Effective emerging threat communication includes:
- Threat Relevance Analysis: Assessment of how new threats apply to organizational assets, processes, and risk profile
- Control Gap Identification: Evaluation of existing security controls against emerging attack methods
- Impact Scenario Development: Business impact projections for successful attacks using emerging threat vectors
- Response Strategy Options: Alternative approaches for addressing emerging threats with cost-benefit analysis
- Timeline Recommendations: Suggested implementation schedules for threat response measures
What ongoing communication strategies maintain board engagement?

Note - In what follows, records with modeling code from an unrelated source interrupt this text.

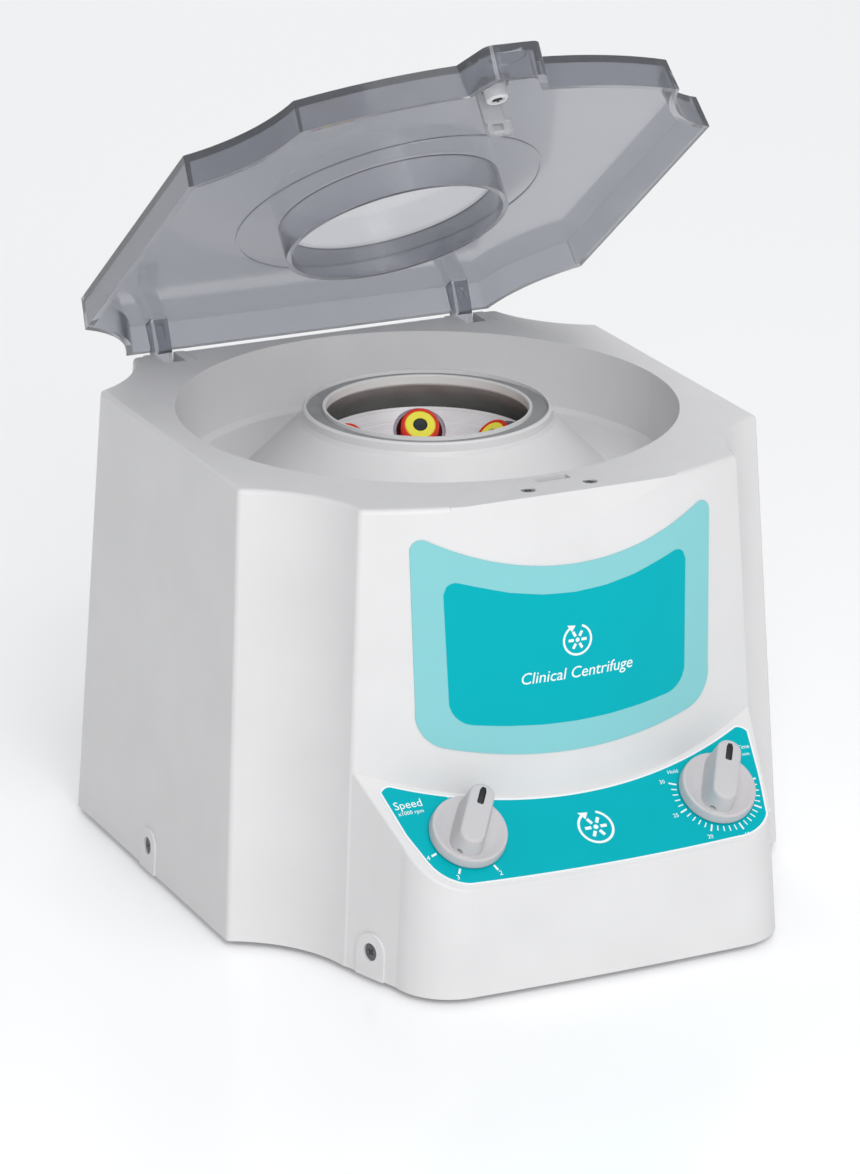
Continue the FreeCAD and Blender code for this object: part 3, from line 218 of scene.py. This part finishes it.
CASING = plastic("casing_plastic", (0.725, 0.72, 0.724), 0.42)
TEAL = film("panel_teal", (0.0, 0.415, 0.475))
PALE_TEAL = film("label_pale_teal", (0.245, 0.59, 0.62))
WHITE_FILM = film("film_white", (0.86, 0.87, 0.88))
INK_WHITE = film("print_white", (0.9, 0.92, 0.92), 0.4)
LID_CLEAR = lid_look()
HOOK_CLEAR = clear("hook_clear", (0.86, 0.87, 0.88), 0.16, weight=0.75)
KNOB = plastic("knob_grey", (0.565, 0.545, 0.56), 0.5, grain=(4600, 0.00005))
INLAY = plastic("inlay_black", (0.012, 0.012, 0.013), 0.3)
SEAL = rubber("seal_rubber", (0.31, 0.31, 0.315), 0.62)
FOOT = rubber("foot_rubber", (0.02, 0.02, 0.021))
CHAMBER = plated("chamber_paint", (0.5, 0.505, 0.495), 0.5, metallic=0.25)
ROTOR_METAL = brushed("rotor_aluminium", (0.92, 0.92, 0.93), 0.34, metallic=0.4)
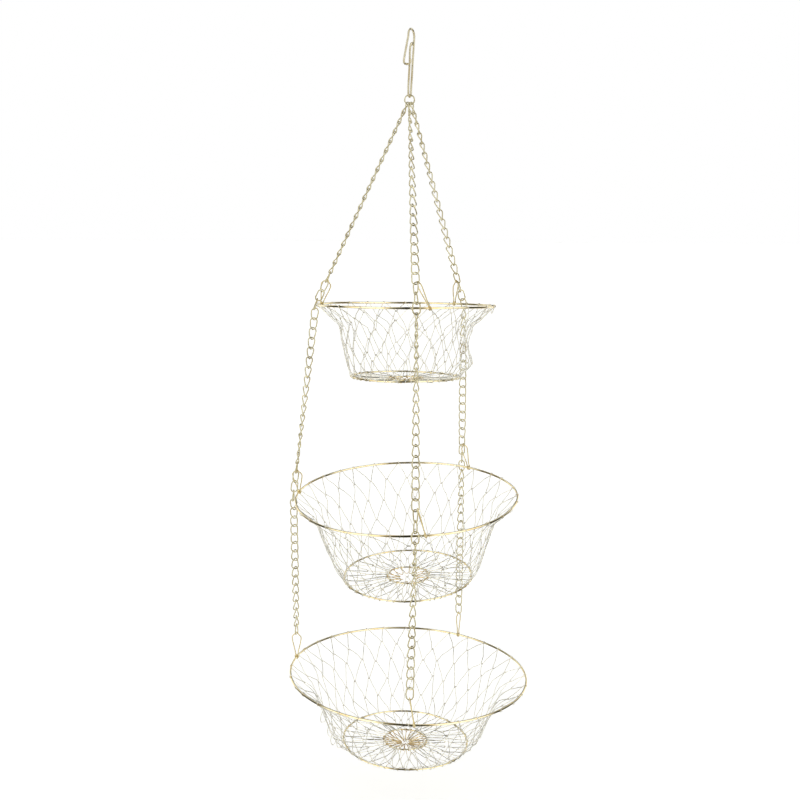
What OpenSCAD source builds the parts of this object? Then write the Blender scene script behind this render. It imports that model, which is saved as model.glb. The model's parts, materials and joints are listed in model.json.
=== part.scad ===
// Three-tier hanging wire basket: a wire snap hook, a jump ring, three chains,
// nine wire clips and three round net baskets with loose, liftable bases.
// Millimetres, +Z up. The origin is the inside top of the hook's bend.
// The baskets' front faces -Y; azimuths are measured from the front towards +X.

/* [Hook] */
// Diameter of the hook's wire
hook_wire = 2.2; // [1.8:0.1:2.6]
// Turn of the hook's plane about the vertical
hook_yaw = 65; // [0:5:180]

/* [Jump ring] */
// Outer diameter of the jump ring
jump_ring_diameter = 11.9; // [11.5:0.1:12.5]
// Diameter of the jump ring's wire
jump_ring_wire = 1.5; // [1.3:0.1:1.6]

/* [Chain] */
// Outside length of one chain link
link_length = 14.7; // [14.4:0.1:15]
// Outside width of one chain link
link_width = 9; // [8.6:0.1:9.4]
// Diameter of the chain's wire
chain_wire = 1.4; // [1.2:0.1:1.5]
// Longest distance allowed from one link's centre to the next
longest_pitch = 11.3; // [11:0.1:11.5]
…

Regular risk dashboard updates maintain board awareness of cybersecurity posture changes without overwhelming busy executives with excessive detail. These updates should follow consistent formats that enable trend recognition and highlight significant changes requiring board attention or action.
Quarterly deep-dive sessions provide opportunities for comprehensive cybersecurity program review, strategic planning discussion, and detailed evaluation of significant risks or incidents. These sessions should rotate focus areas to ensure comprehensive coverage of cybersecurity governance topics over time.
Incident communication protocols ensure that board members receive appropriate notification and briefing for significant security events, enabling informed decision-making during crisis situations. These protocols should specify escalation criteria, communication timelines, and information formats that support effective board engagement during security incidents.
Effective ongoing communication requires integration with existing board reporting cycles and governance processes, ensuring that cybersecurity risk management becomes a natural component of overall organizational risk governance rather than an isolated technical discussion.